Step 5: The Load Test—The Only Way to Be Sure

This is the final verification. With power disconnected, check the contact resistance across each pole (like L1-T1, L2-T2, L3-T3). Use a micro-ohmmeter if you have one. A healthy contactor will read less than 5 milliohms per pole. Anything above 10 milliohms indicates pitted or worn contacts. If you don't have a micro-ohmmeter, you can simulate a load test with a low-voltage lamp or a known load. Run a current through the contacts and measure voltage drop directly. With a 10-amp load, a 10 milliohm contact will drop 0.1V. That's borderline. With a 30-amp load, like a 30 amp circuit breaker automotive application, that drop becomes 0.3V—and the contact will heat up. That's a problem in the making.

One more thing: in my experience managing around 50,000 units of annual orders, the cheapest replacement contactor saved you $20 but cost you $200 in downtime when it failed under a 40-amp load. Do the total cost calculation.

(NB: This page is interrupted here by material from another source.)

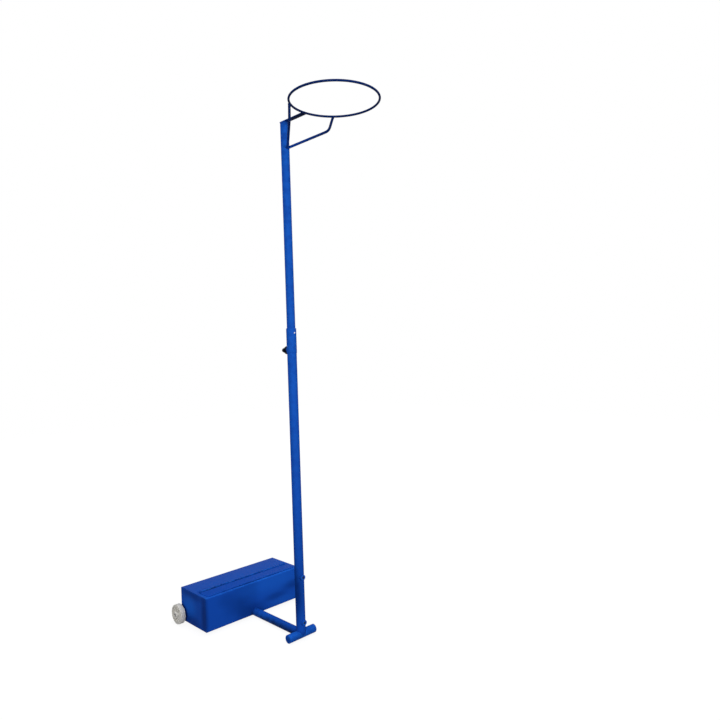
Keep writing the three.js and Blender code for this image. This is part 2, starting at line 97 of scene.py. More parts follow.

Common Mistakes & What to Watch For

• Assuming a new contactor is good. I've rejected a batch of 50 LC1D12s where 2 were dead out of the box. Always test.
• Confusing a contactor with a relay. A relay is not a contactor. A 30-amp relay is rare and expensive. A contactor is designed for that load. Don't use the wrong part.
• Skipping the coil test. About 30% of the issues I see are actually coil problems, not contact problems.
• Not checking the control circuit. Before blaming the contactor, verify the control voltage is present. I've seen countless hours wasted on a bad fuse or a loose wire.

In summary: follow this checklist, and you'll probably find the issue within 15 minutes. If not, the contactor might still be the culprit, but you'll have ruled out the common stuff first. That's what a good quality process looks like.